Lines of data
------------------------

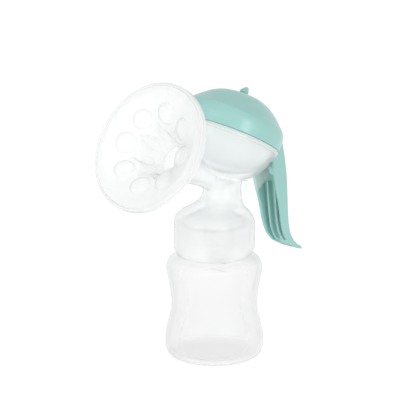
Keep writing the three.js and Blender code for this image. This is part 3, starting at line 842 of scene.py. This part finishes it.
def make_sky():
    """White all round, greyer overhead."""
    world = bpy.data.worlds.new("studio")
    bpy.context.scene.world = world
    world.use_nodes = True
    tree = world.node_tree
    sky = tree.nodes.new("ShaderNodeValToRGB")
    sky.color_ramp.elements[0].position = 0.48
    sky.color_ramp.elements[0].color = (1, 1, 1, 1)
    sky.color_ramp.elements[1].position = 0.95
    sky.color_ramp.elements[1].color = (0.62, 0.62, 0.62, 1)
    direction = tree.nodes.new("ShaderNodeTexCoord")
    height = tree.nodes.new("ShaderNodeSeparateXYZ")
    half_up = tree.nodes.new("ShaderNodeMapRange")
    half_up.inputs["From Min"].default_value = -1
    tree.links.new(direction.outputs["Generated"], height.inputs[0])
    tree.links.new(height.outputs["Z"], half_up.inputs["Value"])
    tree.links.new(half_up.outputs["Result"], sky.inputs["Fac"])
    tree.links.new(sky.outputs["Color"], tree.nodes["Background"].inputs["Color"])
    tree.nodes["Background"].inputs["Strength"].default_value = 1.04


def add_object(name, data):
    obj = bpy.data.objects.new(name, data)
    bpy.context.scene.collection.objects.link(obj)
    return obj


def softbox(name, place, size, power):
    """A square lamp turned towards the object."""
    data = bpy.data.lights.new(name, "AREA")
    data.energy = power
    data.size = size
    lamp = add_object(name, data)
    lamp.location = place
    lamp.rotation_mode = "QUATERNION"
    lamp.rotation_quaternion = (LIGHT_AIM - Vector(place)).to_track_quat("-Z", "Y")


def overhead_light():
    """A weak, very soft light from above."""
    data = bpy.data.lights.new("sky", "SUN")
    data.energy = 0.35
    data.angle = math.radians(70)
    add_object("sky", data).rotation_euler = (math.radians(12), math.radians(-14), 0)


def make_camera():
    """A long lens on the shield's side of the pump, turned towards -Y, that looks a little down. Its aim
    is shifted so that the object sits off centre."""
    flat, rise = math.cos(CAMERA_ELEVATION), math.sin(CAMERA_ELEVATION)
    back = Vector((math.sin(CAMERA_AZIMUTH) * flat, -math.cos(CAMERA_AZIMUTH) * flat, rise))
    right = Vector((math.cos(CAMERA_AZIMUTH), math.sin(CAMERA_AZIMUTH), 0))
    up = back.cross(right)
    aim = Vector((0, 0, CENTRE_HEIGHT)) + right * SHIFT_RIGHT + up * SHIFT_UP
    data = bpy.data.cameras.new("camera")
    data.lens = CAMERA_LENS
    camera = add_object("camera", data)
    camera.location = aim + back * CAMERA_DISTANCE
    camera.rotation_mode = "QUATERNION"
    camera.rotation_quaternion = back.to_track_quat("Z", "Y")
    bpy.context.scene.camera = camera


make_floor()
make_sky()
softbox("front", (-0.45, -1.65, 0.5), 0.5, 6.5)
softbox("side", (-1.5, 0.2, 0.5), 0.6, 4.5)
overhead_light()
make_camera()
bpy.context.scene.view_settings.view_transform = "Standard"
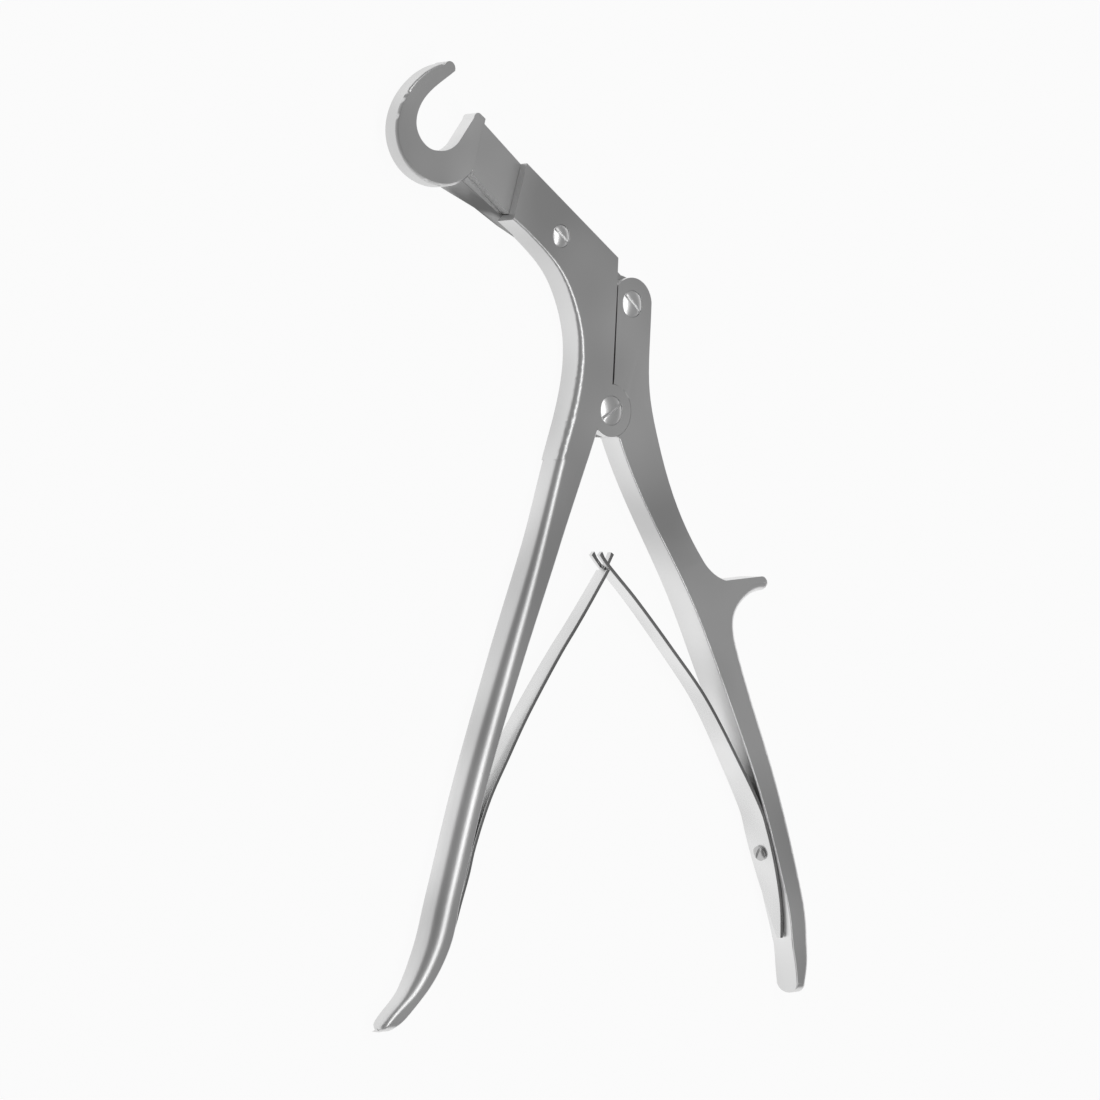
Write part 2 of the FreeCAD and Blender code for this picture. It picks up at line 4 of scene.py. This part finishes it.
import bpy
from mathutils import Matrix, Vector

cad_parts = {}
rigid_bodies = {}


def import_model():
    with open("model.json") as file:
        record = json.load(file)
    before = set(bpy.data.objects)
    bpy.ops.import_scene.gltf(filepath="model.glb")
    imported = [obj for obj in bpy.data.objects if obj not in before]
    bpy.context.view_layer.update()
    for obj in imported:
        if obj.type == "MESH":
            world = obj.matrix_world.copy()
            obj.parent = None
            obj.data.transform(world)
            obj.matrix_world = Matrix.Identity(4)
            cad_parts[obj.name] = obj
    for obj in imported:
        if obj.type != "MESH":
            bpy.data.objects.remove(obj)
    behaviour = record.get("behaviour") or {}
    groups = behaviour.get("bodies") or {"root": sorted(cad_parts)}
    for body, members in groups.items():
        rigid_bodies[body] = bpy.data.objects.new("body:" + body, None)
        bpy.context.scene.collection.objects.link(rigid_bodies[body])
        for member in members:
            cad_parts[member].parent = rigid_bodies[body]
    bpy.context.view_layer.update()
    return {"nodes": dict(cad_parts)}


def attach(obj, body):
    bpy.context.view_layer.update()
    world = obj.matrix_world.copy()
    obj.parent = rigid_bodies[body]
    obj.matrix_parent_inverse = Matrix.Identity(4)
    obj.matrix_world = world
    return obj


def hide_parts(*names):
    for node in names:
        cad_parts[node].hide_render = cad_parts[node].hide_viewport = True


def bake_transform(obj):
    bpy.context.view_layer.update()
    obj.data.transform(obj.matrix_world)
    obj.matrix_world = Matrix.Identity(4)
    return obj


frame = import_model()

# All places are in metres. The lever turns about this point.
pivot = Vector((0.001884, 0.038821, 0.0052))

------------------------

Recopy all the lines exactly as they appear.

## Response for this exercise:
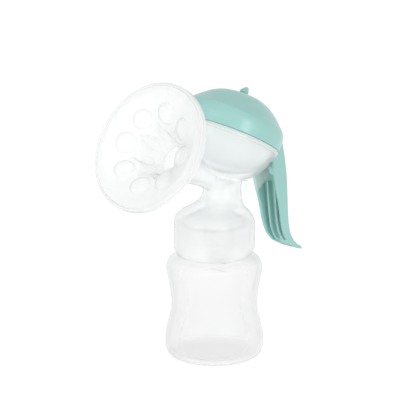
Keep writing the three.js and Blender code for this image. This is part 3, starting at line 842 of scene.py. This part finishes it.
def make_sky():
    """White all round, greyer overhead."""
    world = bpy.data.worlds.new("studio")
    bpy.context.scene.world = world
    world.use_nodes = True
    tree = world.node_tree
    sky = tree.nodes.new("ShaderNodeValToRGB")
    sky.color_ramp.elements[0].position = 0.48
    sky.color_ramp.elements[0].color = (1, 1, 1, 1)
    sky.color_ramp.elements[1].position = 0.95
    sky.color_ramp.elements[1].color = (0.62, 0.62, 0.62, 1)
    direction = tree.nodes.new("ShaderNodeTexCoord")
    height = tree.nodes.new("ShaderNodeSeparateXYZ")
    half_up = tree.nodes.new("ShaderNodeMapRange")
    half_up.inputs["From Min"].default_value = -1
    tree.links.new(direction.outputs["Generated"], height.inputs[0])
    tree.links.new(height.outputs["Z"], half_up.inputs["Value"])
    tree.links.new(half_up.outputs["Result"], sky.inputs["Fac"])
    tree.links.new(sky.outputs["Color"], tree.nodes["Background"].inputs["Color"])
    tree.nodes["Background"].inputs["Strength"].default_value = 1.04


def add_object(name, data):
    obj = bpy.data.objects.new(name, data)
    bpy.context.scene.collection.objects.link(obj)
    return obj


def softbox(name, place, size, power):
    """A square lamp turned towards the object."""
    data = bpy.data.lights.new(name, "AREA")
    data.energy = power
    data.size = size
    lamp = add_object(name, data)
    lamp.location = place
    lamp.rotation_mode = "QUATERNION"
    lamp.rotation_quaternion = (LIGHT_AIM - Vector(place)).to_track_quat("-Z", "Y")


def overhead_light():
    """A weak, very soft light from above."""
    data = bpy.data.lights.new("sky", "SUN")
    data.energy = 0.35
    data.angle = math.radians(70)
    add_object("sky", data).rotation_euler = (math.radians(12), math.radians(-14), 0)


def make_camera():
    """A long lens on the shield's side of the pump, turned towards -Y, that looks a little down. Its aim
    is shifted so that the object sits off centre."""
    flat, rise = math.cos(CAMERA_ELEVATION), math.sin(CAMERA_ELEVATION)
    back = Vector((math.sin(CAMERA_AZIMUTH) * flat, -math.cos(CAMERA_AZIMUTH) * flat, rise))
    right = Vector((math.cos(CAMERA_AZIMUTH), math.sin(CAMERA_AZIMUTH), 0))
    up = back.cross(right)
    aim = Vector((0, 0, CENTRE_HEIGHT)) + right * SHIFT_RIGHT + up * SHIFT_UP
    data = bpy.data.cameras.new("camera")
    data.lens = CAMERA_LENS
    camera = add_object("camera", data)
    camera.location = aim + back * CAMERA_DISTANCE
    camera.rotation_mode = "QUATERNION"
    camera.rotation_quaternion = back.to_track_quat("Z", "Y")
    bpy.context.scene.camera = camera


make_floor()
make_sky()
softbox("front", (-0.45, -1.65, 0.5), 0.5, 6.5)
softbox("side", (-1.5, 0.2, 0.5), 0.6, 4.5)
overhead_light()
make_camera()
bpy.context.scene.view_settings.view_transform = "Standard"
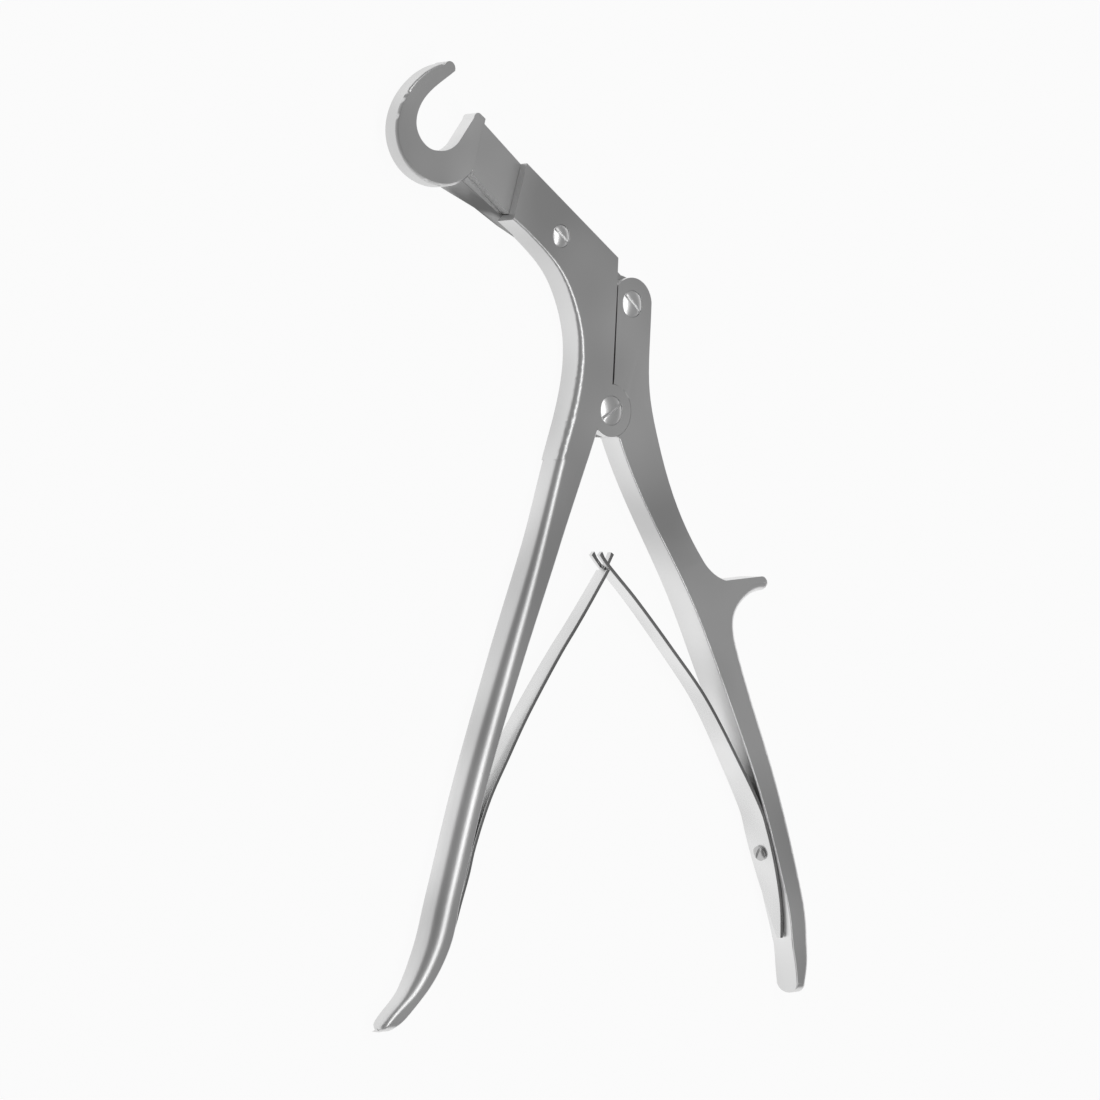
Write part 2 of the FreeCAD and Blender code for this picture. It picks up at line 4 of scene.py. This part finishes it.
import bpy
from mathutils import Matrix, Vector

cad_parts = {}
rigid_bodies = {}


def import_model():
    with open("model.json") as file:
        record = json.load(file)
    before = set(bpy.data.objects)
    bpy.ops.import_scene.gltf(filepath="model.glb")
    imported = [obj for obj in bpy.data.objects if obj not in before]
    bpy.context.view_layer.update()
    for obj in imported:
        if obj.type == "MESH":
            world = obj.matrix_world.copy()
            obj.parent = None
            obj.data.transform(world)
            obj.matrix_world = Matrix.Identity(4)
            cad_parts[obj.name] = obj
    for obj in imported:
        if obj.type != "MESH":
            bpy.data.objects.remove(obj)
    behaviour = record.get("behaviour") or {}
    groups = behaviour.get("bodies") or {"root": sorted(cad_parts)}
    for body, members in groups.items():
        rigid_bodies[body] = bpy.data.objects.new("body:" + body, None)
        bpy.context.scene.collection.objects.link(rigid_bodies[body])
        for member in members:
            cad_parts[member].parent = rigid_bodies[body]
    bpy.context.view_layer.update()
    return {"nodes": dict(cad_parts)}


def attach(obj, body):
    bpy.context.view_layer.update()
    world = obj.matrix_world.copy()
    obj.parent = rigid_bodies[body]
    obj.matrix_parent_inverse = Matrix.Identity(4)
    obj.matrix_world = world
    return obj


def hide_parts(*names):
    for node in names:
        cad_parts[node].hide_render = cad_parts[node].hide_viewport = True


def bake_transform(obj):
    bpy.context.view_layer.update()
    obj.data.transform(obj.matrix_world)
    obj.matrix_world = Matrix.Identity(4)
    return obj


frame = import_model()

# All places are in metres. The lever turns about this point.
pivot = Vector((0.001884, 0.038821, 0.0052))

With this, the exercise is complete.